What are you doing for fun this weekend? This morning, the students and I are going out on a collecting trip — we’re going to drive outside of our survey area and just go nuts, prowling around bushes and buildings and parks, looking for novel spider species we hadn’t seen before, and scooping up all the P. tep we encounter to fill up our colony. We’ve got ten healthy egg sacs maturing in the incubator and a swarm of spiderlings to care for, but I’m a little bit paranoid because Winter Is Coming and I know the current bounty of diversity is going to die off fast. I also want to avoid last winter’s problem of a) the male shortage, and b) excessive inbreeding.

Besides, spiders are neat-o, right?

A recommendation: the people who made iNaturalist, the California Academy of Sciences and the National Geographic Society, have come out with a new app for your smartphone, Seek. It’s amazing. Point your phone camera at a tree, a leaf, an insect, anything, and it scans the live image and homes in on a species ID. It’s the most magical thing ever since my grad school days when I’d go for walks with Jim Kezer, an old-school herpetologist, who could give you the Latin binomial for any organism you showed him.
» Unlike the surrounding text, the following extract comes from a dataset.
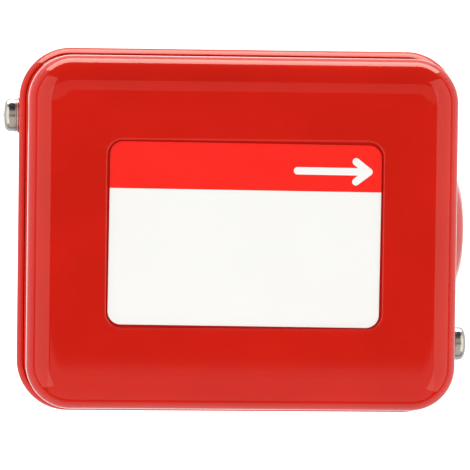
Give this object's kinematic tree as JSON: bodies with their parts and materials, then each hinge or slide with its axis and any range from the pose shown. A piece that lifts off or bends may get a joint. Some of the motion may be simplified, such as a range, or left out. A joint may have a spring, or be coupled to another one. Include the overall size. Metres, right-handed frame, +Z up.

Try it, you’ll like it. It’s not quite as folksy and fun as Jim Kezer was, but it’s handy.

Anyway, we’re going to be out and about in the local small towns and parks, photographing and collecting spiders this morning. I hope your plans are as exciting.

Space spiders, prepare to land and conquer the planet

You know that batch of spiderlings I caught earlier? I had them in this container in my office, like so:

They’re all the little dots in there. Well, I decided I would set them free out in the garden, and I opened the container as you can see…while still in my office. They immediately became agitated and started scurrying about, and next thing I know, many of them have lifted off and started ballooning. I whipped out my camera and tried to get a photo, but tiny dots wafting through the air aren’t easy to photograph. Here’s a pair of them looking like spiders in space.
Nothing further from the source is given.